30 Apr 2008 : Column 300

The commission recommended the third option as the best way forward, and in our Green Paper of May 2006 we accepted the commission’s recommendation on the withdrawal of earnings-relation. Our reasoning, drawn from the commission’s, was that a simpler flat- rate S2P, combined with an earnings-uprated basic state pension, will provide the solid foundation that will give people the confidence to save in personal accounts. It also avoided a sudden reduction in the contracted-out rebate and with it a reduction of support for defined benefit schemes that an immediate end to earnings-relations might cause.

The Pensions Act 2007 introduced a device for withdrawal: we would freeze the upper point for accruals in S2P. This new upper accrual point would be set at a time and a rate which would mean that earnings-related accruals within S2P would cease around 2030, keeping to the commission’s proposed timetable. The upper accrual point replaces the upper earnings limit in both S2P and rebate calculations and was planned for introduction from 6 April 2012 at the earliest. However, the upper accrual point now needs to be introduced earlier in order to ensure that our S2P reforms can be delivered as intended with a fully flat-rated S2P from around 2030.

The Bill therefore implements the Chancellor’s announcement in the Pre-Budget Report in October 2007 that the introduction of the upper accrual point would be brought forward to 6 April 2009. The need for this change results from the above-inflation increases in the upper earnings limit which we have just been discussing. If introduction of the upper accrual point is not brought forward, there would be knock-on effects to the pensions reforms introduced in last year’s Pensions Act.
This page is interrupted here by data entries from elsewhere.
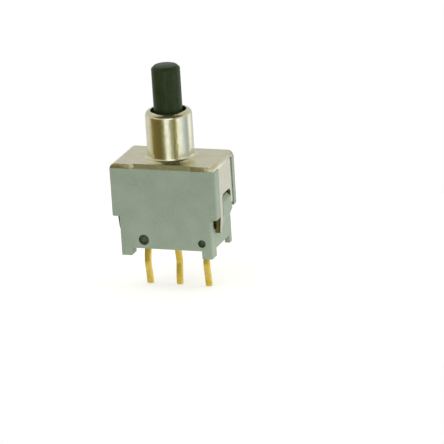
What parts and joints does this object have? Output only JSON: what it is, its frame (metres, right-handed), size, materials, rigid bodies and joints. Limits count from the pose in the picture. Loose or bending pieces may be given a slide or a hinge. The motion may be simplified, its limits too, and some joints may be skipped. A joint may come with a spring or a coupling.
{
  "type": "pushbutton switch",
  "caption": "Small upright momentary pushbutton for circuit boards: round plunger in a drawn metal bushing, plate-topped plastic case, kinked gold pins.",
  "frame": {"origin": "where the plunger's axis meets the board, in the plane under the four feet", "axes": "+Z along the plunger, out of the board; X along the row of terminals; -Y is the front face"},
  "size_m": [0.009, 0.005, 0.0187],
  "materials": {
    "case_plastic": "grey-green moulded thermoplastic with a fine matte skin",
    "frame_metal": "drawn sheet metal with a warm nickel plate",
    "terminal_gold": "gold-plated stamped strip",
    "plunger_plastic": "near-black moulded plastic with a soft sheen",
    "rubber": "black seal rubber",
    "resin": "dark cast epoxy resin",
    "slider_plastic": "natural-coloured slippery plastic",
    "contact_bronze": "gold-plated spring bronze",
    "spring_steel": "stainless spring wire"
  },
  "bodies": {
    "body": {"case": "case_plastic", "frame": "frame_metal", "case_gasket": "rubber", "terminal_seal": "resin", "terminal_1": "terminal_gold", "terminal_common": "terminal_gold", "terminal_3": "terminal_gold", "return_spring": "spring_steel"},
    "button": {"plunger": "plunger_plastic", "o_ring": "rubber", "slider": "slider_plastic", "moving_contact": "contact_bronze"}
  },
  "joints": [
    {"name": "press", "type": "slide", "parent": "body", "child": "button", "axis": [0, 0, -1], "range_m": [0, 0.0014], "stiffness_N_per_m": 800, "deforming": ["return_spring"]}
  ]
}
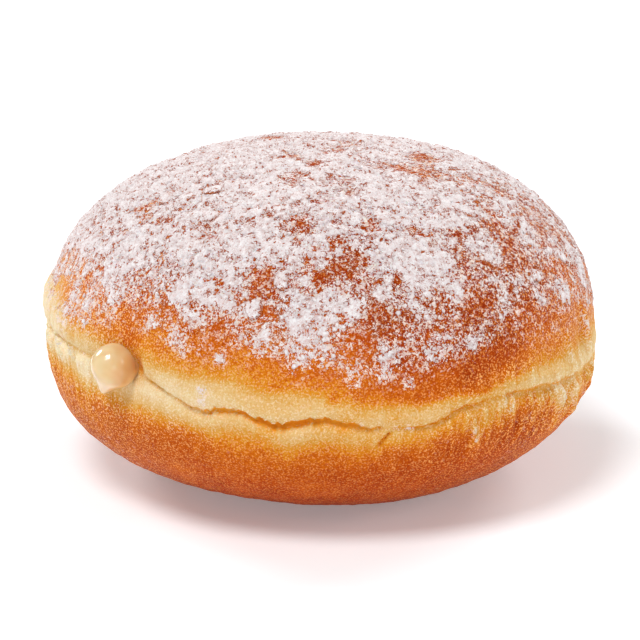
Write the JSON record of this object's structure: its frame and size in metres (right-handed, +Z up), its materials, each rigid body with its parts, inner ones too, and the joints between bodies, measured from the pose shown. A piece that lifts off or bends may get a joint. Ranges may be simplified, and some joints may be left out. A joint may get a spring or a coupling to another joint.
{
  "type": "maple cream doughnut",
  "caption": "Round fried yeast doughnut without a hole, split along its pale waist, filled from the side with maple cream and dusted with icing sugar.",
  "frame": {"origin": "on the table under the middle of the doughnut's box, at the level of its flat foot", "axes": "+Z up, square to the foot; -Y towards the front, where the main split runs; +X to the right of that front, so the cream is at the front left"},
  "size_m": [0.0888, 0.0892, 0.0526],
  "materials": {
    "crust": "fried yeast dough: golden brown cap and base with a fine wrinkled skin, and a pale belt round the waist",
    "cream": "smooth maple cream, pale beige with a wet gloss",
    "sugar": "icing sugar: a matt white powder, dusted in an uneven film with small clumps"
  },
  "bodies": {
    "root": {"dough": "crust", "maple_cream": "cream"}
  },
  "joints": []
}
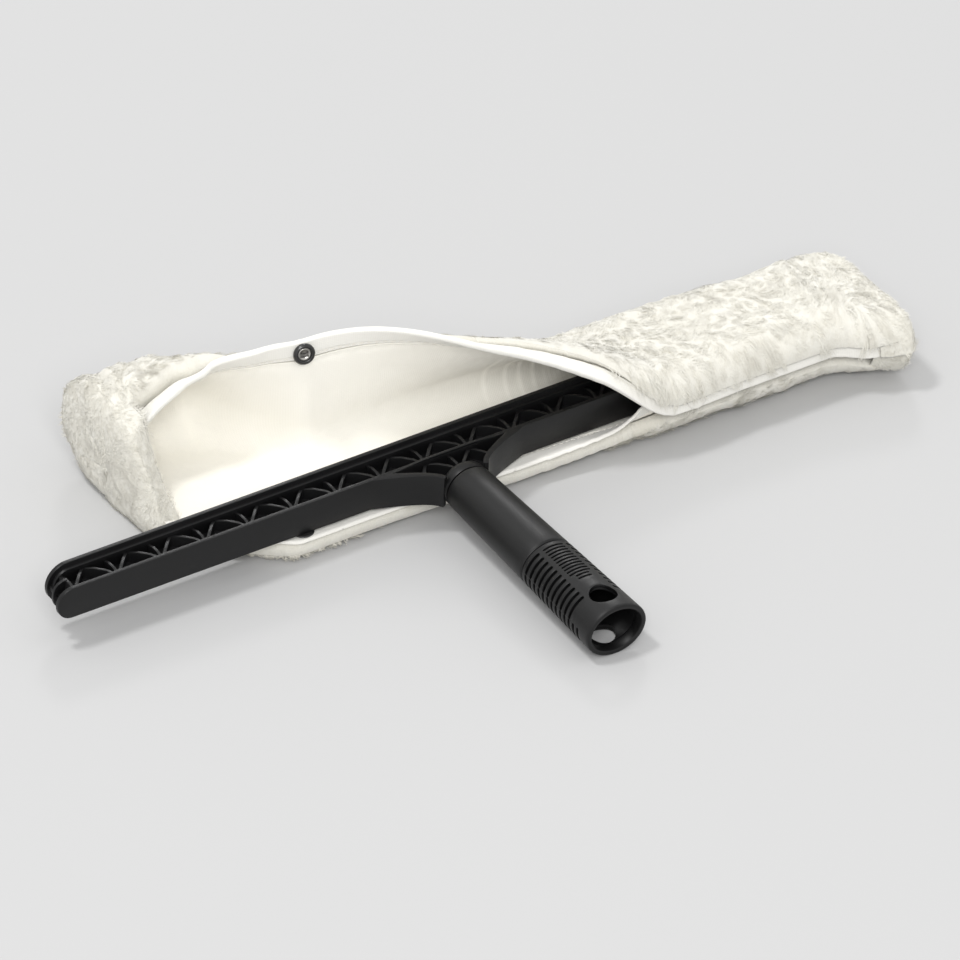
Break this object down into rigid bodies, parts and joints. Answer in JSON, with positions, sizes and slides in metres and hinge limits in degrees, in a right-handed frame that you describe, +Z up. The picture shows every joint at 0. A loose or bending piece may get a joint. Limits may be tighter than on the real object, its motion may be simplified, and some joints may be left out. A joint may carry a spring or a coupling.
{
  "type": "window washer with plush sleeve",
  "caption": "T-shaped window washer: a ribbed plastic bar with a hollow slotted handle, and a canvas-lined plush sleeve half drawn off the bar.",
  "frame": {"origin": "under the middle of the whole object's box, on the surface that it lies on", "axes": "+X along the bar towards the wrapped end of the sleeve, -Y along the handle towards its open end, +Z up"},
  "size_m": [0.3808, 0.2254, 0.0627],
  "materials": {
    "black_plastic": "satin moulded",
    "handle_plastic": "satin moulded",
    "plush": "short matted pile",
    "canvas": "fine plain weave",
    "hem_canvas": "folded and stitched canvas",
    "black_enamel": "gloss enamel",
    "snap_steel": "plated"
  },
  "bodies": {
    "tbar": {"tbar_frame": "black_plastic", "handle_tube": "handle_plastic", "grip_sleeve": "handle_plastic"},
    "sleeve": {"plush_cover": "plush", "right_end_closure": "plush", "left_end_closure": "plush", "canvas_lining": "canvas", "upper_hem": "hem_canvas", "lower_hem": "hem_canvas", "left_snap_socket": "black_enamel", "left_snap_spring": "snap_steel", "left_snap_cap": "hem_canvas", "left_snap_stud": "snap_steel", "left_snap_post": "black_enamel", "right_snap_socket": "black_enamel", "right_snap_spring": "snap_steel", "right_snap_cap": "hem_canvas", "right_snap_stud": "snap_steel", "right_snap_post": "black_enamel"}
  },
  "joints": [
    {"name": "sleeve_slide", "type": "slide", "parent": "tbar", "child": "sleeve", "axis": [1, 0, 0], "range_m": [0, 0.11]}
  ]
}
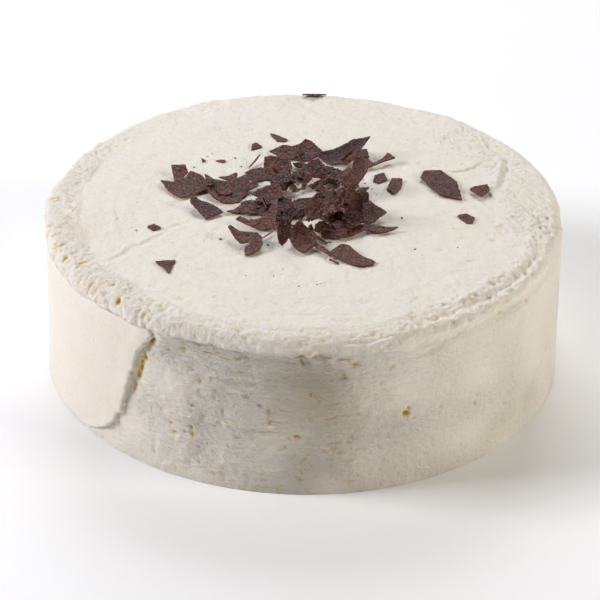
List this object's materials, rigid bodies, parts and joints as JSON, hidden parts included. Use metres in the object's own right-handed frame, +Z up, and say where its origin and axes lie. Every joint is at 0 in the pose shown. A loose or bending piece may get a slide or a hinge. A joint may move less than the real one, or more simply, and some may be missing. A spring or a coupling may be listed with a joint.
{
  "type": "frosted cake",
  "caption": "Round one-tier frosted cake with spatula-smoothed cream, a torn rim, a proud smear on the wall, and dark chocolate shards heaped and scattered on its top",
  "frame": {"origin": "middle of the flat foot of the cake, on the surface that it stands on", "axes": "+Z up through the cake's middle, +X to the right and -Y to the front as the picture shows it"},
  "size_m": [0.2378, 0.2376, 0.0977],
  "materials": {
    "cream": "soft satin, slightly translucent ivory cream",
    "chocolate": "grainy dark brown with small soft highlights"
  },
  "bodies": {
    "root": {"cake": "cream", "chocolate_heap": "chocolate", "shard_right": "chocolate", "shard_front": "chocolate", "shard_front_left": "chocolate", "shard_back_rim": "chocolate"}
  },
  "joints": []
}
These knock-on effects would include delays to the timetable for delivering a flat-rate state second pension because, if left to 2012, the upper accrual point would have been introduced at a higher point than was originally expected. The above-inflation increase in the upper earnings limit would also have meant higher earners potentially making small but nevertheless unintended gains in their pensions over and above the pension White Paper reforms because S2P accrues on the portion of earnings between the lower and upper earnings limit, a band which will become wider.

A further effect would have been a larger than expected increase in the band of earnings on which contracted-out rebates are paid. This is because the rebate reflects the S2P forgone and is, again, paid on earnings between the lower and upper earnings limit. The group that would have benefited from this increase in the rebates would have been higher earners accruing higher pension entitlements than intended under the pension reforms. By introducing the upper accrual point in 2009 rather than 2012, the Bill prevents most of these anomalous gains as well as returning the timetable for the removal of earnings-related state second pension to that recommended by the Pensions Commission. While the proposal to introduce the upper accrual point in 2009 will affect some high earners, S2P accrual and rebates for this group are still expected to be higher than those envisaged in the pension White Paper reforms. They will still see significant gains from our overall package

30 Apr 2008 : Column 301

of reforms on state pensions. In future, someone earning at the level of the UEL today will be gaining around £45 a week in state pension. Those are the outcomes we promised under the White Paper and those are the outcomes we will still deliver.

This new point, the upper accrual point, will be introduced at the level of the upper earnings limit for 2008-09, which is £770 per week. From April 2009, the upper accrual point will replace the upper earnings limit as the threshold for the calculation of both S2P and contracted-out rebates. It is proposed that it will be frozen in cash terms at its introductory level, while the lower earnings limit and lower earning threshold will continue to increase annually, as now, in line with prices and earnings respectively. The combination of all three thresholds will mean that the band of earnings on which the current earnings-related state second pension and contracted-out rebates are based will reduce year on year. As a result, future accruals of S2P will be wholly flat-rated with no earnings-related element.

This change will mean that from 6 April 2009 all employers will need to calculate, record and report additional information for employees with earnings above the upper accrual point. Although this will require changes to their payroll records, the information is essential for both S2P purposes and the calculation of contracted-out rebates and was something that was already on the horizon with the intended introduction of the upper accrual point in 2012.

In conclusion, this is both an important and a necessary Bill. It helps us to implement a personal tax package that increases simplicity while reducing child poverty and removing many pensioners out of income tax. It also allows us to return to the timetable for the introduction of a simple flat-rated state second pension scheme. I commend the Bill to the House.

Moved, That the Bill be now read a second time.—(Lord McKenzie of Luton.)